Again, from a corporate perspective, a team rider is a marketing tool, so we look for how well a rider can help promote the brand and get other people stoked on Freegun. This can be done through their personal appearances at demos or contests, how much they travel and interact with people on trips, TV time, their social network following and engagement, and of course online videos and DVD parts. At Freegun we don’t particularly think one thing is more important than another. We realize they are all important aspects, so we have riders that deliver in each of those areas. For us it’s not a black and white thing where if a rider doesn’t enter contests then he can’t be on the team because we have a diverse enough team that we have that base covered.

To break this down to someone who would be looking at companies as potential sponsors…don’t look at what the company already has, look at what they are lacking. Think about what you can offer them that they aren’t getting with their current team members. How can you help that company out? If you can demonstrate how you’d be valuable to a company, you’ll have a much better shot at getting them to look at you."

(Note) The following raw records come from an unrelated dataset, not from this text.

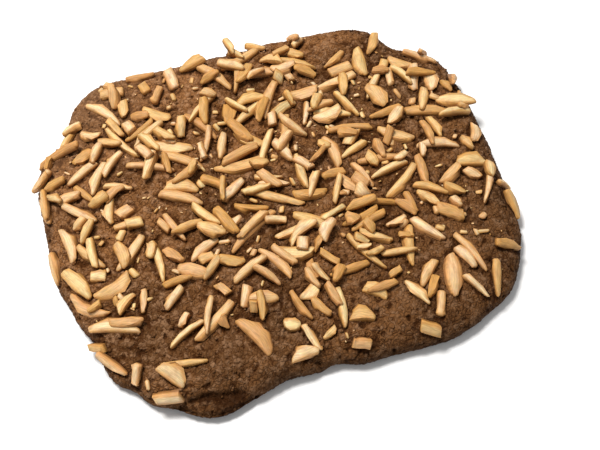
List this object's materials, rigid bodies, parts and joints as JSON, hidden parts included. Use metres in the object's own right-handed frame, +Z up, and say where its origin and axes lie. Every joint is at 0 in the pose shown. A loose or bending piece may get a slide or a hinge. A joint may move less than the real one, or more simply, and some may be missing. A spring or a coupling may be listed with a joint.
{
  "type": "speculaas cookie",
  "caption": "Large rounded-square slab of brown spiced biscuit with a flat underside, a soft swelling rim and a craggy crust thickly strewn with baked-in almond slivers.",
  "frame": {"origin": "under the middle of the slab, on the flat underside that it rests on", "axes": "+Z up, through the thickness; +X along the slab's long side; -Y towards the side with the fold and the ledge, the front"},
  "size_m": [0.1887, 0.1591, 0.019],
  "materials": {
    "speculaas_cookie": null
  },
  "bodies": {
    "root": {"speculaas_cookie": "speculaas_cookie"}
  },
  "joints": []
}
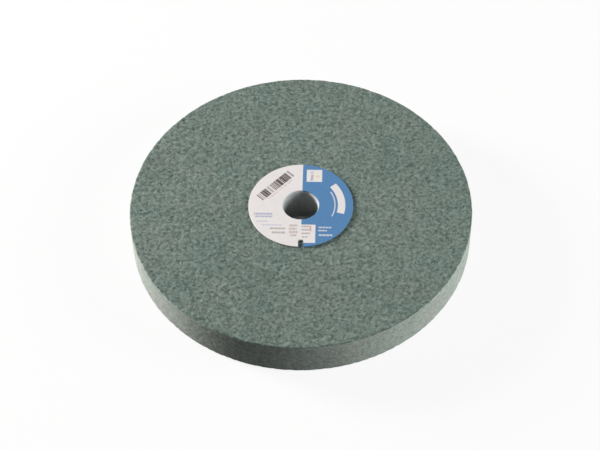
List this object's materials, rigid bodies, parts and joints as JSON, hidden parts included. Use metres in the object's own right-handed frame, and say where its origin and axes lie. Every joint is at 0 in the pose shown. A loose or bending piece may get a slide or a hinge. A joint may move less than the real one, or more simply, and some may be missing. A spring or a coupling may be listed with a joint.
{
  "type": "bench grinding wheel",
  "caption": "Straight green grit grinding wheel with a plastic lined bore and a card washer glued to each face.",
  "frame": {"origin": "centre of the bore at the middle of the wheel's thickness, which is also the centre of the bounding box", "axes": "+Z along the bore axis, out of the printed side; +X to the right and +Y away from a viewer who has the notch of the printed washer nearest"},
  "size_m": [0.175, 0.175, 0.0212],
  "materials": {
    "abrasive": "matte",
    "bush": "satin",
    "printed_card": "matte",
    "plain_card": "matte"
  },
  "bodies": {
    "root": {"abrasive_wheel": "abrasive", "bore_bush": "bush", "front_blotter": "printed_card", "rear_blotter": "plain_card"}
  },
  "joints": []
}
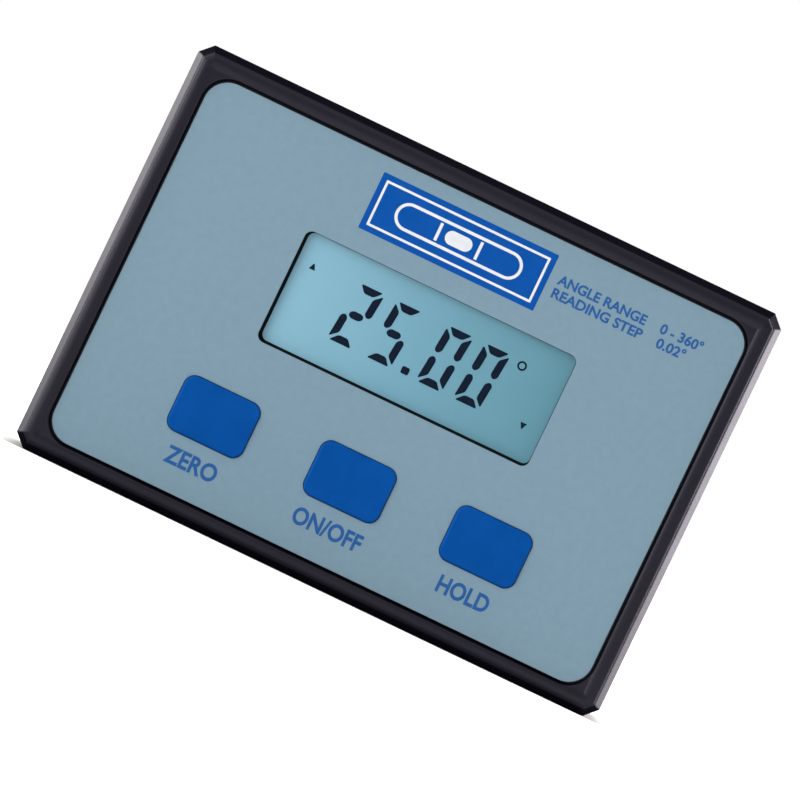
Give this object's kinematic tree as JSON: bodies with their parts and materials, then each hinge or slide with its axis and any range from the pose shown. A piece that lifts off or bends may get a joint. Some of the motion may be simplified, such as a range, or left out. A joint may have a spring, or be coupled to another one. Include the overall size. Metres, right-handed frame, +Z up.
{
  "type": "digital spirit level",
  "caption": "Pocket digital spirit level: black metal frame with four measuring faces, display, three keys and a pendulum tilt sensor inside",
  "frame": {"origin": "middle of the bottom measuring face, under the centre of the bounding box", "axes": "+Z up, +X along the base to the right as seen from the front, the display faces -Y"},
  "size_m": [0.102, 0.032, 0.0705],
  "materials": {
    "black_anodised": "semi-gloss black anodised",
    "panel_plate": "moulded, fine texture",
    "panel_print": "satin printed film",
    "key_blue": "satin, rounded edges",
    "lcd_film": "clear glossy film",
    "lcd_glass": "clear float glass",
    "lcd_mirror_film": "pearly reflecting film",
    "holder_white": "moulded",
    "zebra_rubber": "layered conductive rubber",
    "board_green": "solder mask over glass laminate",
    "steel_screw": "zinc plated",
    "black_screw": "black oxide",
    "switch_black": "moulded",
    "switch_steel": "stamped sheet",
    "plunger_black": "moulded",
    "chip_black": "moulded epoxy",
    "tinned_lead": "tinned",
    "crystal_can": "drawn can",
    "capacitor_aluminium": "drawn can",
    "resistor_ceramic": "glazed",
    "sensor_aluminium": "turned, clear anodised",
    "sensor_board": "solder mask",
    "gold_pin": "gold plated",
    "bearing_steel": "ground",
    "magnet_nickel": "nickel plated",
    "weight_brass": "turned",
    "rotor_aluminium": "turned",
    "cover_black": "moulded, fine spark texture",
    "battery_jacket": "painted metal jacket, plain",
    "contact_nickel": "nickel plated",
    "snap_black": "soft vinyl",
    "lead_red": "vinyl insulation",
    "lead_black": "vinyl insulation",
    "foam_grey": "closed-cell foam",
    "connector_white": "moulded nylon"
  },
  "bodies": {
    "housing": {"frame": "black_anodised", "base_magnets": "magnet_nickel", "front_plate": "panel_plate", "front_overlay": "panel_print", "lcd_polarizer": "lcd_film", "lcd_front_glass": "lcd_glass", "lcd_rear_glass": "lcd_glass", "lcd_reflector": "lcd_mirror_film", "lcd_holder": "holder_white", "zebra_strips": "zebra_rubber", "circuit_board": "board_green", "board_screws": "steel_screw", "switch_bases": "switch_black", "switch_covers": "switch_steel", "processor": "chip_black", "processor_leads": "tinned_lead", "amplifier": "chip_black", "amplifier_leads": "tinned_lead", "crystal": "crystal_can", "capacitor_bases": "switch_black", "capacitor_cans": "capacitor_aluminium", "chip_resistors": "resistor_ceramic", "sensor_cup": "sensor_aluminium", "sensor_lid": "sensor_aluminium", "sensor_screws": "steel_screw", "damping_magnets": "magnet_nickel", "stator_board": "sensor_board", "sensor_pins": "gold_pin", "front_bearing": "bearing_steel", "rear_bearing": "bearing_steel", "rear_cover": "cover_black", "cover_screws": "black_screw", "battery": "battery_jacket", "battery_terminals": "contact_nickel", "snap_contacts": "contact_nickel", "battery_snap": "snap_black", "battery_foam": "foam_grey", "lead_connector": "connector_white", "battery_lead_red": "lead_red", "battery_lead_black": "lead_black"},
    "zero_button": {"zero_key": "key_blue", "zero_plunger": "plunger_black"},
    "on_off_button": {"on_off_key": "key_blue", "on_off_plunger": "plunger_black"},
    "hold_button": {"hold_key": "key_blue", "hold_plunger": "plunger_black"},
    "pendulum": {"pendulum_shaft": "bearing_steel", "rotor_disc": "rotor_aluminium", "pendulum_weight": "weight_brass", "pendulum_collar": "bearing_steel"},
    "door": {"battery_door": "cover_black"}
  },
  "joints": [
    {"name": "zero_press", "type": "slide", "parent": "housing", "child": "zero_button", "axis": [0, 1, 0], "range_m": [0, 0.0005], "stiffness_N_per_m": 2000, "springref_m": -0.0002},
    {"name": "on_off_press", "type": "slide", "parent": "housing", "child": "on_off_button", "axis": [0, 1, 0], "range_m": [0, 0.0005], "stiffness_N_per_m": 2000, "springref_m": -0.0002},
    {"name": "hold_press", "type": "slide", "parent": "housing", "child": "hold_button", "axis": [0, 1, 0], "range_m": [0, 0.0005], "stiffness_N_per_m": 2000, "springref_m": -0.0002},
    {"name": "pendulum_swing", "type": "hinge", "parent": "housing", "child": "pendulum", "pos_m": [-0.021, 0, 0.03525], "axis": [0, 1, 0], "continuous": true},
    {"name": "door_slide", "type": "slide", "parent": "housing", "child": "door", "axis": [0, 0, 1], "range_m": [0, 0.064]}
  ]
}
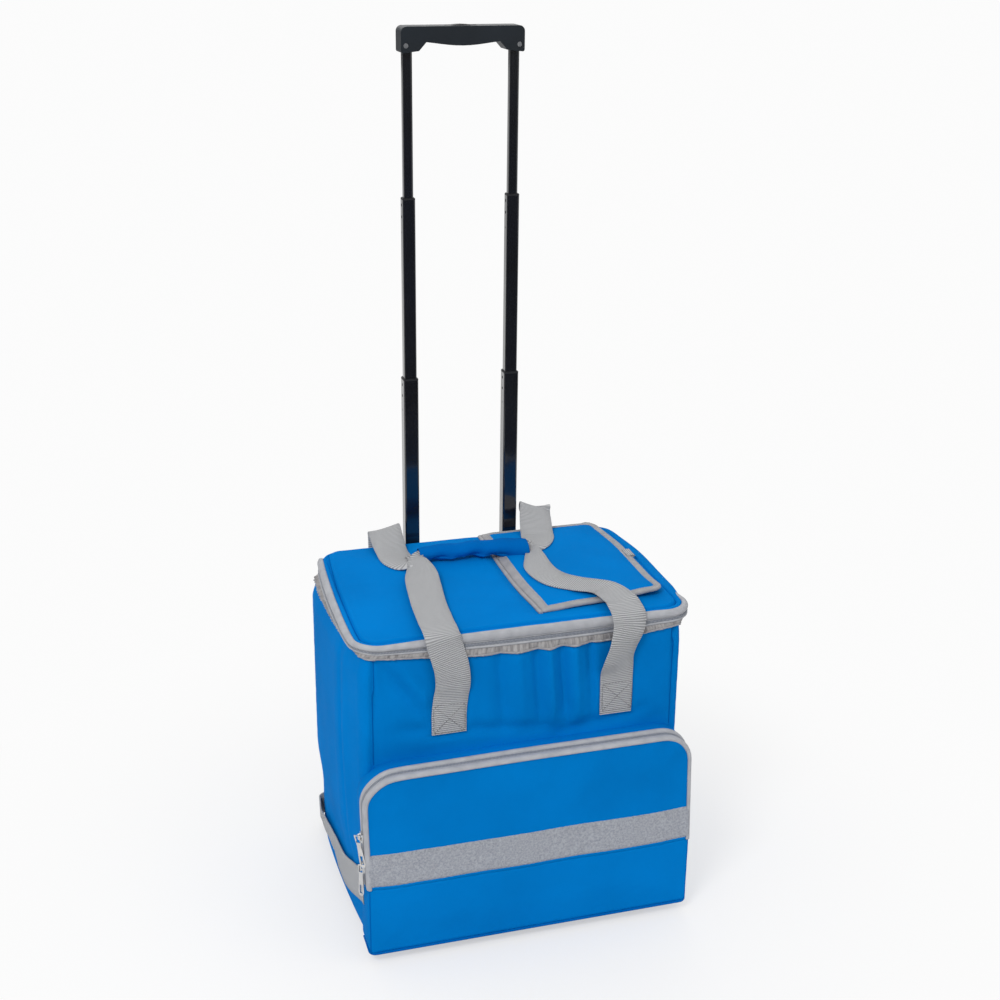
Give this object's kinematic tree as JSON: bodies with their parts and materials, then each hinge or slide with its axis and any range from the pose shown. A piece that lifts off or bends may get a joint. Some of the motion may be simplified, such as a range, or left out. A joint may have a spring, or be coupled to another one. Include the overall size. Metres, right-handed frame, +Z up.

Renny Husada from Yess BMX

"I first and foremost look at image. (Clean image, not the bad boy/ bad girl image) I want these athletes to be looked upon in a positive way. Second goes hand in hand with the first where their dedication to the sport is more important than "looking cool" or being with the "in crowd". Their skill is definitely important but not as much as the first two points. Obviously if they have the dedication to the sport, they will have the determination themselves to train for the events that are needed for travel. Right now, I'm very happy with all my riders as I believe that they all reflect what I would like our Team's image to be."